Word for word, restate every line of the listing that follows.

++++++++++++++++++++

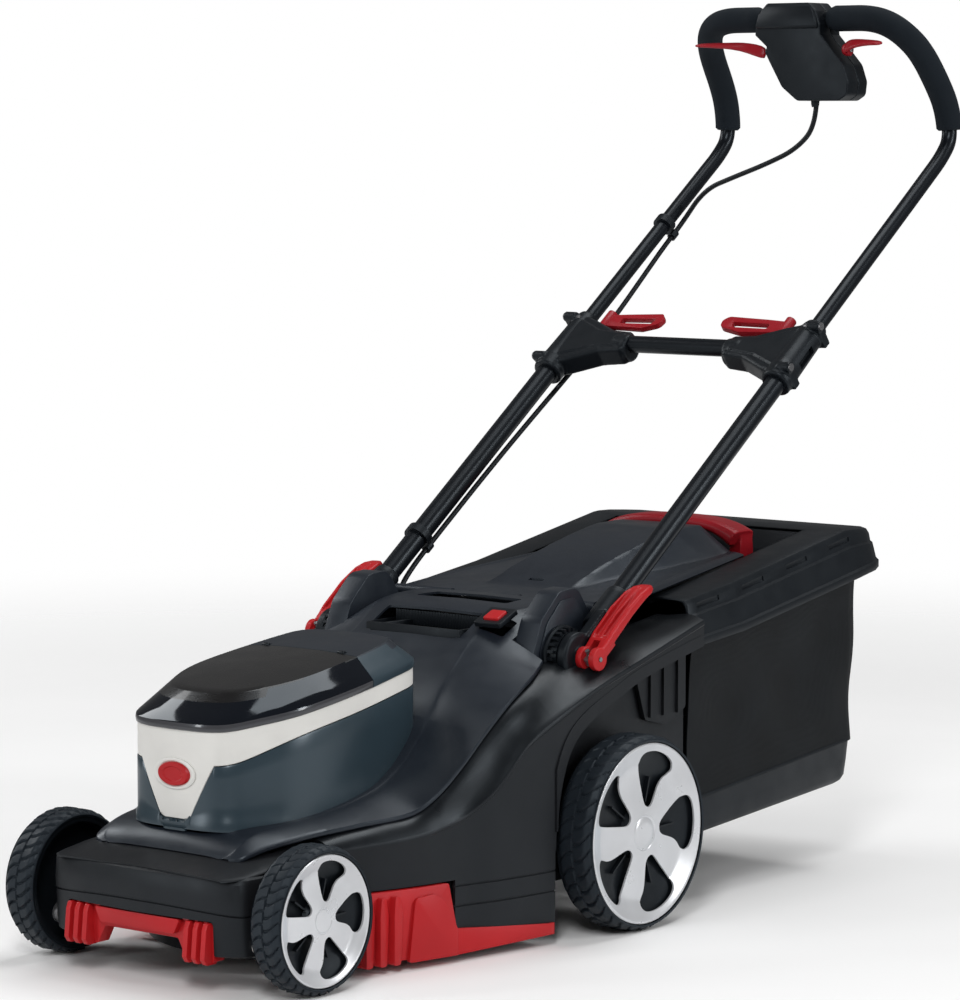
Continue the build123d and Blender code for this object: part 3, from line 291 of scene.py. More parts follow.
def curve_through(points, closed=False, steps=6):
    """A smooth curve that rounds the corners of a control polygon."""
    points = [Vector(p) for p in points]
    count = len(points)
    if closed:
        triples = [(points[i - 1], points[i], points[(i + 1) % count]) for i in range(count)]
    else:
        triples = [(points[i - 1], points[i], points[i + 1]) for i in range(1, count - 1)]
    curve = []
    for index, (before, at, after) in enumerate(triples):
        start = before if not closed and index == 0 else (before + at) / 2
        end = after if not closed and index == len(triples) - 1 else (at + after) / 2
        for step in range(steps):
            t = step / steps
            curve.append(start * (1 - t) ** 2 + at * 2 * t * (1 - t) + end * t**2)
    if not closed:
        curve.append(points[-1])
    return curve


def mirrored(points):
    """A closed outline from its right-hand half, which starts and ends on the middle line."""
    return points + [(-p[0], *p[1:]) for p in reversed(points[1:-1])]


def rounded(outline, radius, steps=5):
    """A flat outline with its corners rounded; radius is one value or one per corner."""
    radii = radius if isinstance(radius, (list, tuple)) else [radius] * len(outline)
    points = [Vector(p) for p in outline]
    result = []
    for i, at in enumerate(points):
        before, after = points[i - 1] - at, points[(i + 1) % len(points)] - at
        half = before.angle(after) / 2
        reach = min(radii[i] / max(1e-6, sin(half) / cos(half)), before.length * 0.49, after.length * 0.49)
        if reach < 0.05:
            result.append(at)
            continue
        start, end = at + before.normalized() * reach, at + after.normalized() * reach
        for step in range(steps + 1):
            t = step / steps
            result.append(start * (1 - t) ** 2 + at * 2 * t * (1 - t) + end * t**2)
    return [tuple(p) for p in result]


def rings_form(rings, closed=True, caps=True):
    """A surface through rings of (x, y, z) points; caps close its two ends."""
    form = bmesh.new()
    grid = [[form.verts.new(place(*point)) for point in ring] for ring in rings]
    count = len(rings[0])
    for low, high in zip(grid, grid[1:]):
        for i in range(count if closed else count - 1):
            j = (i + 1) % count
            form.faces.new((low[i], low[j], high[j], high[i]))
    if caps:
        form.faces.new(grid[0][::-1])
        form.faces.new(grid[-1])
    bmesh.ops.remove_doubles(form, verts=form.verts, dist=1e-6)
    bmesh.ops.recalc_face_normals(form, faces=form.faces)
    return form


def plate_form(outline, axis, low, high):
    """A plate: an outline in the two other axes, between two values along the named axis."""
    def at(point, value):
        a, b = point
        return {"x": (value, a, b), "y": (a, value, b), "z": (a, b, value)}[axis]
    return rings_form([[at(point, value) for point in outline] for value in (low, high)])


def box_form(x, y, z):
    return plate_form([(x[0], y[0]), (x[1], y[0]), (x[1], y[1]), (x[0], y[1])], "z", *z)


def lathe_form(profile, centre, axis="x", steps=96):
    """A turned shape from (along, radius) points about an axis through centre."""
    rings = []
    for distance, radius in profile:
        ring = []
        for step in range(steps):
            angle = 2 * pi * step / steps
            u, v = radius * cos(angle), radius * sin(angle)
            ring.append({
                "x": (centre[0] + distance, centre[1] + u, centre[2] + v),
                "y": (centre[0] + u, centre[1] + distance, centre[2] + v),
                "z": (centre[0] + u, centre[1] + v, centre[2] + distance),
            }[axis])
        rings.append(ring)
    return rings_form(rings, caps=False)


def tube_form(points, radius, steps=24):
    """A round tube along a line of points; radius is one value or one per point."""
    points = [Vector(p) for p in points]
    radii = radius if isinstance(radius, (list, tuple)) else [radius] * len(points)
    rings, side = [], None
    for i, point in enumerate(points):
        direction = (points[min(i + 1, len(points) - 1)] - points[max(i - 1, 0)]).normalized()
        if side is None:
            side = direction.orthogonal().normalized()
        side = (side - direction * side.dot(direction)).normalized()
        up = direction.cross(side)
        rings.append([
            tuple(point + (side * cos(2 * pi * k / steps) + up * sin(2 * pi * k / steps)) * radii[i])
            for k in range(steps)
        ])
    return rings_form(rings)


def framed_form(form, origin, across, up):
    """A form drawn about zero with X across and Y up, moved to its place."""
    turn = Matrix((across, up, across.cross(up))).transposed().to_4x4()
    form.transform(Matrix.Translation(place(*origin)) @ turn @ Matrix.Translation(-place(0, 0, 0)))
    return form


def turned_form(form, angle, origin):
    """A form drawn about zero, turned about X and moved to its place."""
    form.transform(Matrix.Translation(-place(0, 0, 0)))
    form.transform(Matrix.Translation(place(*origin)) @ Matrix.Rotation(angle, 4, "X"))
    return form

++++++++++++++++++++

_OUTPUT_
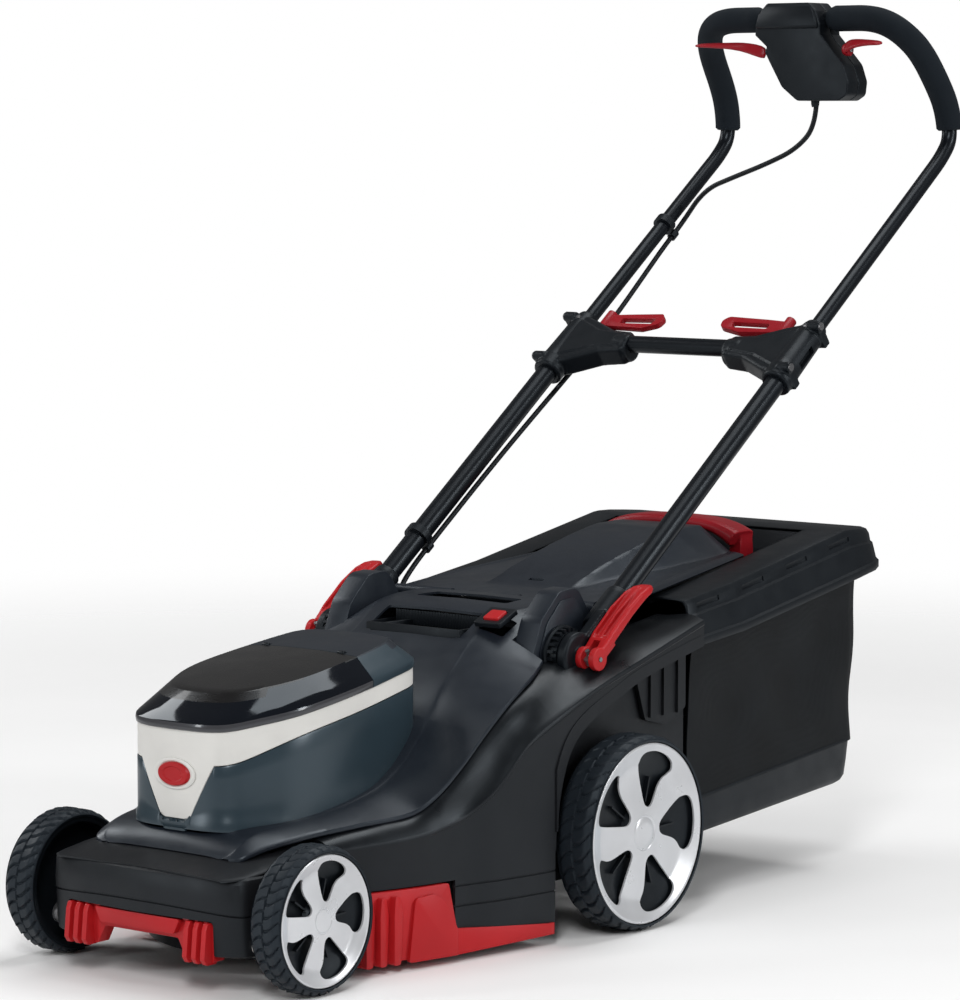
Continue the build123d and Blender code for this object: part 3, from line 291 of scene.py. More parts follow.
def curve_through(points, closed=False, steps=6):
    """A smooth curve that rounds the corners of a control polygon."""
    points = [Vector(p) for p in points]
    count = len(points)
    if closed:
        triples = [(points[i - 1], points[i], points[(i + 1) % count]) for i in range(count)]
    else:
        triples = [(points[i - 1], points[i], points[i + 1]) for i in range(1, count - 1)]
    curve = []
    for index, (before, at, after) in enumerate(triples):
        start = before if not closed and index == 0 else (before + at) / 2
        end = after if not closed and index == len(triples) - 1 else (at + after) / 2
        for step in range(steps):
            t = step / steps
            curve.append(start * (1 - t) ** 2 + at * 2 * t * (1 - t) + end * t**2)
    if not closed:
        curve.append(points[-1])
    return curve


def mirrored(points):
    """A closed outline from its right-hand half, which starts and ends on the middle line."""
    return points + [(-p[0], *p[1:]) for p in reversed(points[1:-1])]


def rounded(outline, radius, steps=5):
    """A flat outline with its corners rounded; radius is one value or one per corner."""
    radii = radius if isinstance(radius, (list, tuple)) else [radius] * len(outline)
    points = [Vector(p) for p in outline]
    result = []
    for i, at in enumerate(points):
        before, after = points[i - 1] - at, points[(i + 1) % len(points)] - at
        half = before.angle(after) / 2
        reach = min(radii[i] / max(1e-6, sin(half) / cos(half)), before.length * 0.49, after.length * 0.49)
        if reach < 0.05:
            result.append(at)
            continue
        start, end = at + before.normalized() * reach, at + after.normalized() * reach
        for step in range(steps + 1):
            t = step / steps
            result.append(start * (1 - t) ** 2 + at * 2 * t * (1 - t) + end * t**2)
    return [tuple(p) for p in result]


def rings_form(rings, closed=True, caps=True):
    """A surface through rings of (x, y, z) points; caps close its two ends."""
    form = bmesh.new()
    grid = [[form.verts.new(place(*point)) for point in ring] for ring in rings]
    count = len(rings[0])
    for low, high in zip(grid, grid[1:]):
        for i in range(count if closed else count - 1):
            j = (i + 1) % count
            form.faces.new((low[i], low[j], high[j], high[i]))
    if caps:
        form.faces.new(grid[0][::-1])
        form.faces.new(grid[-1])
    bmesh.ops.remove_doubles(form, verts=form.verts, dist=1e-6)
    bmesh.ops.recalc_face_normals(form, faces=form.faces)
    return form


def plate_form(outline, axis, low, high):
    """A plate: an outline in the two other axes, between two values along the named axis."""
    def at(point, value):
        a, b = point
        return {"x": (value, a, b), "y": (a, value, b), "z": (a, b, value)}[axis]
    return rings_form([[at(point, value) for point in outline] for value in (low, high)])


def box_form(x, y, z):
    return plate_form([(x[0], y[0]), (x[1], y[0]), (x[1], y[1]), (x[0], y[1])], "z", *z)


def lathe_form(profile, centre, axis="x", steps=96):
    """A turned shape from (along, radius) points about an axis through centre."""
    rings = []
    for distance, radius in profile:
        ring = []
        for step in range(steps):
            angle = 2 * pi * step / steps
            u, v = radius * cos(angle), radius * sin(angle)
            ring.append({
                "x": (centre[0] + distance, centre[1] + u, centre[2] + v),
                "y": (centre[0] + u, centre[1] + distance, centre[2] + v),
                "z": (centre[0] + u, centre[1] + v, centre[2] + distance),
            }[axis])
        rings.append(ring)
    return rings_form(rings, caps=False)


def tube_form(points, radius, steps=24):
    """A round tube along a line of points; radius is one value or one per point."""
    points = [Vector(p) for p in points]
    radii = radius if isinstance(radius, (list, tuple)) else [radius] * len(points)
    rings, side = [], None
    for i, point in enumerate(points):
        direction = (points[min(i + 1, len(points) - 1)] - points[max(i - 1, 0)]).normalized()
        if side is None:
            side = direction.orthogonal().normalized()
        side = (side - direction * side.dot(direction)).normalized()
        up = direction.cross(side)
        rings.append([
            tuple(point + (side * cos(2 * pi * k / steps) + up * sin(2 * pi * k / steps)) * radii[i])
            for k in range(steps)
        ])
    return rings_form(rings)


def framed_form(form, origin, across, up):
    """A form drawn about zero with X across and Y up, moved to its place."""
    turn = Matrix((across, up, across.cross(up))).transposed().to_4x4()
    form.transform(Matrix.Translation(place(*origin)) @ turn @ Matrix.Translation(-place(0, 0, 0)))
    return form


def turned_form(form, angle, origin):
    """A form drawn about zero, turned about X and moved to its place."""
    form.transform(Matrix.Translation(-place(0, 0, 0)))
    form.transform(Matrix.Translation(place(*origin)) @ Matrix.Rotation(angle, 4, "X"))
    return form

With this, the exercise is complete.